Building and room characteristics

  • The building considered in this dataset is the School of Design and Environment 4 (SDE4) building located at the National University of Singapore (NUS). SDE4 is a 6-story academic building spanning 8,588 square meters and is accessible 24 hours every day.
  • The five rooms include two different-sized lecture rooms (Room 1 and Room 2), an office space for administrative staff (Room 3), an office space for researchers (Room 4), and a library space for students (Room 5).
  • Specific rooms such as Room 1, Room 2 and Room 5 are open for all university students and staff, and are not limited to those situated in the SDE4 building. On the other hand, Room 3 and Room 4 are only accessible by dedicated administrative staff and researchers that have an assigned seating in these rooms as an access card is required for entry.

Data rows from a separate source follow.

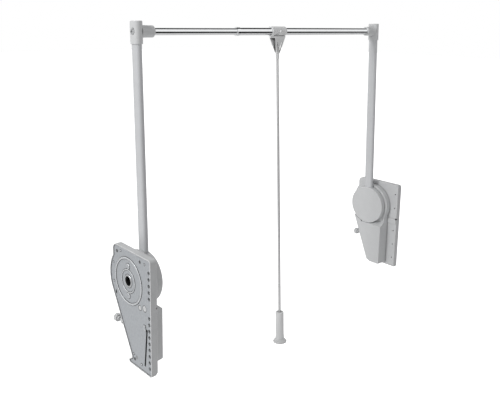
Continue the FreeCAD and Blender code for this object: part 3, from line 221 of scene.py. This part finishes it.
grain, grain_in, grain_out = effect(
    "fine_grain",
    {"Scale": 1000.0, "Cloud Scale": 38.0, "Stretch X": 1.0, "Stretch Y": 1.0, "Stretch Z": 1.0},
    {"Height": "NodeSocketFloat", "Cloud": "NodeSocketFloat"})
place = shader(grain, "ShaderNodeTexCoord")
stretch = shader(grain, "ShaderNodeCombineXYZ", X=grain_in.outputs["Stretch X"],
                 Y=grain_in.outputs["Stretch Y"], Z=grain_in.outputs["Stretch Z"])
spread = shader(grain, "ShaderNodeVectorMath", {"operation": "MULTIPLY"})
grain.links.new(place.outputs["Object"], spread.inputs[0])
grain.links.new(stretch.outputs[0], spread.inputs[1])
speckle = shader(grain, "ShaderNodeTexNoise", Vector=spread.outputs[0], Scale=grain_in.outputs["Scale"],
                 Detail=2.0, Roughness=0.6)
cloud = shader(grain, "ShaderNodeTexNoise", Vector=spread.outputs[0], Scale=grain_in.outputs["Cloud Scale"],
               Detail=4.0, Roughness=0.55)
grain.links.new(speckle.outputs["Fac"], grain_out.inputs["Height"])
grain.links.new(cloud.outputs["Fac"], grain_out.inputs["Cloud"])

# Each pair says where an effect starts and where it is full. Edge wear with a painted highlight shows where
# the rounded normal turns from the surface's own at an open corner, and painted shade where a corner is
# shut in.
WEAR_HIGHLIGHT_TURN = (0.998, 0.955)
WEAR_HIGHLIGHT_OPEN = (0.80, 0.96)
PAINTED_SHADE_SPAN = (0.93, 0.45)

edge, edge_in, edge_out = effect(
    "edges_and_corners", {"Radius": 0.0006, "Reach": 0.004},
    {"Normal": "NodeSocketVector", "Wear And Highlight": "NodeSocketFloat", "Painted Shade": "NodeSocketFloat"})
rounded = shader(edge, "ShaderNodeBevel", {"samples": 6}, Radius=edge_in.outputs["Radius"])
facing = shader(edge, "ShaderNodeNewGeometry")
agree = shader(edge, "ShaderNodeVectorMath", {"operation": "DOT_PRODUCT"})
edge.links.new(rounded.outputs["Normal"], agree.inputs[0])
edge.links.new(facing.outputs["Normal"], agree.inputs[1])
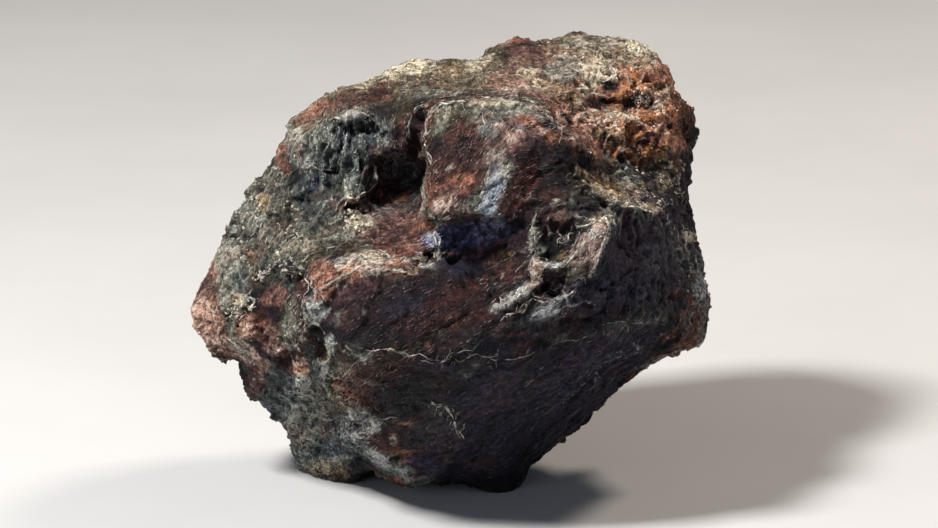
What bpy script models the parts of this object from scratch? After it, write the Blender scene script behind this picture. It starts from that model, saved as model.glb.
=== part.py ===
"""A loose stony meteorite the size of a fist, resting on a broken facet of its underside.

The stone is drawn facing the reader, in millimetres: X to the right, Z up and Y away. Its outline as seen
from there is a closed loop. The crests and valleys inside that loop are lines of (right, up, out) points on
the near side and of (right, up, back) points on the far side. A net of triangles spans each side, and the
two are sewn together along the outline. The net is made one even skin, its creases are worn round and its
surface is roughened. Then the stone is rocked back by REST_TILT, until its broken facet lies flat.
"""

import math

import bmesh
import bpy
import numpy as np
from mathutils import Matrix, Vector, geometry, noise

MM = 0.001  # the scene is in metres

# Driving sizes
REST_TILT = math.radians(15)  # from the drawn pose to the resting pose
SEAT_LEVEL = -34.2 * MM  # height of the broken facet in the resting pose, from the drawn centre
SKIN_STEP = 0.9 * MM  # size of the even skin's squares
WEAR_PASSES = 2  # how often the creases are smoothed
TRIANGLES = 9400  # in the finished surface

# Roughness: (kind, wavelength, height), in millimetres
ROUGHNESS = [("lumps", 12, 1.3), ("swells", 6, 0.6), ("lumps", 4.5, 0.35)]
LEDGE_PITCH = 9  # the stone splits along parallel planes, this far apart
LEDGE_HEIGHT = 0.8
LEDGE_AXIS = Vector((0.45, 0.35, -0.82)).normalized()  # across those planes
NEAR_SIDE_SHARE = 0.3  # of the roughness, on the near side, which its lines already describe

# Outline, clockwise from the left tip, as (right, up, out)
OUTLINE = [
    (-42, -7.5, -3), (-40.5, -3, -3), (-38.5, 1, -3), (-36.5, 5.5, -4), (-35, 8, -5),
    (-33.5, 11.5, -5), (-31.5, 13, -6), (-29.5, 15.5, -6), (-28.5, 19.5, -7), (-26, 22.5, -8),
    (-23.5, 25, -9), (-19, 26.5, -10), (-15, 28, -11), (-12, 30, -12), (-8, 31.5, -14),
    (-3, 31.5, -15), (1, 31.5, -15), (2.5, 33.5, -16), (6.5, 34.5, -17), (12.5, 34, -17),
    (16.5, 35.5, -18), (22.5, 35, -18), (27, 34, -17), (29, 32.5, -16), (30.5, 29.5, -15),
    (31.5, 27, -14), (34, 24, -16), (35, 21.5, -16), (34, 15, -10), (33.5, 9.5, -8),
    (34.5, 3.5, -6), (35, 0.5, -6), (37, -4, -5), (36, -8.5, -6), (35, -12, -7), (30, -14, -8),
    (24.5, -17, -9), (21.5, -20.5, -9), (17.5, -24.5, -8), (14, -27, -8), (10, -30, -8),
    (8.5, -32.5, -6), (6.5, -35, -4), (3, -35, -3), (0, -33.5, -1), (-3, -32.5, 0), (-6.5, -33, 2),
    (-9.5, -33.5, 4), (-12.5, -32, 2), (-15, -31, 0), (-18, -34, -8), (-23, -33, -12),
    (-26.5, -31, -13), (-28, -28.5, -14), (-28, -25.5, -13), (-30.5, -24, -14), (-33, -21.5, -13),
    (-34.5, -18, -12), (-35.5, -15, -10), (-37, -15.5, -4), (-39.5, -13, -2), (-41.5, -10.5, -2),
]

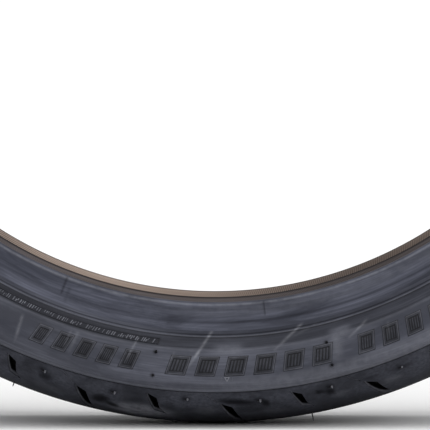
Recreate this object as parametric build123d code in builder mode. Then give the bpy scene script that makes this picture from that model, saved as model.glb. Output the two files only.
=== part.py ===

Indoor environmental quality data

  • The indoor environmental data represent the measurements for indoor environmental quality, which include VOC (volatile organic compound), sound pressure level, relative humidity, indoor air temperature, illuminance, PM2.5 (particulate matter), and CO2 concentration levels.

Wi-Fi data

  • The Wi-Fi data represents the number of Wi-Fi-enabled devices connected to the routers installed in each room.
  • To use the number of Wi-Fi connected devices to estimate the number of occupants in the room, several filtering steps could be introduced to differentiate between the stationary and mobile devices, before inferring the occupant count based on the number of mobile devices indirectly.

Energy data

  • The energy data represents the energy consumption values of the building’s electrical end uses such as HVAC, lighting, plug loads, and ceiling fans. For HVAC energy consumption:
    • Room 1 and Room 2 are conditioned by Fan Coil Units (FCU), with the chilled water supplied by a district chiller plant and the supply airflow rate controlled by variable speed fans.
    • Room 3, Room 4, and Room 5 are conditioned by Air Handling Units (AHU), which are connected to multiple rooms in the building.
  • The energy consumption data of lighting, plug loads, and ceiling fans are collected through electrical meters and the number of each end use (i.e., lighting, plug loads and ceiling fans)

HVAC operations data

  • The HVAC operations data represent the different parameters and settings that the building’s HVAC system operates within.
  • It should be noted that the building uses a dedicated outdoor air system for air supply, so the CO2 level of incoming air is identical to the outdoor CO2 level. Furthermore, there is no operable shading or windows in the study rooms, except for the operable windows in Room 4 which are rarely open based on our observations.
  • The temperate setpoint in all rooms is conditioned by Proportional Integral Derivative (PID) control against the thermostat temperature setpoint set by the room occupants.

Outdoor weather data

  • The outdoor weather data is measured by a local weather station installed on the roof of the study building.

Occupancy data

  • The occupancy data contains both the occupant presence and number of occupants present in each room. This information was collected by monitoring the occupants’ movement through surveillance camera footage and manually counting the number of occupants.
  • Due to the use of a passive monitoring approach to monitor occupancy within the study room, the impact of the Hawthorne effect is minimised as compared to the adoption of active monitoring approaches.

Data pre-processing

  • These steps involve formatting the timestamp information for each data category to follow the same ISO 8601 date-time format (i.e., YYYY-MM-DD HH:MM +-HH:MM),

Data records

  • The data collection period spanned between 7 September and 23 December 2021, where the sensor data collected during the weekends were excluded.
  • The chosen period allowed us to capture the changes in occupancy patterns and the building’s operation both during the regular semester and the semester break. Furthermore, there were also specific days during the data collection period when several of the sensors were not working correctly for certain rooms.

Concluding remarks

  • Through the conduct of this study, we have experienced several challenges along the way and have summarised their proposed solutions below to aid future studies in overcoming these challenges:
    • Minimising Hawthorne effect: The use of surveillance cameras over active monitoring approaches (i.e., wearable sensors and smartphone devices) was chosen to passively monitor the users’ presence information to minimise the study’s impact on the users’ behaviours and regular routines.
    • Protecting user privacy: Personal identifiers were not collected from the occupants at any point during the data collection process to protect their privacy.
    • Sensor failure: There were specific days during the data collection period where several sensors were not working correctly for certain rooms. As a result, this led to the data collected during these periods being dropped from the final dataset.
    • Missing data: Due to the presence of a small number of missing data records caused by intermittent sensor failure, an imputation algorithm based on the “missingpy” library was proposed to impute the missing data values.
    • Merging different data categories: To perform a successful merge of the different data categories, several data pre-processing steps were taken. These steps involve first down-sampling/up-sampling the data records from each data category to follow a 5-minute sampling interval before standardising the timestamp information for each data category to follow the same ISO 8601 date-time format.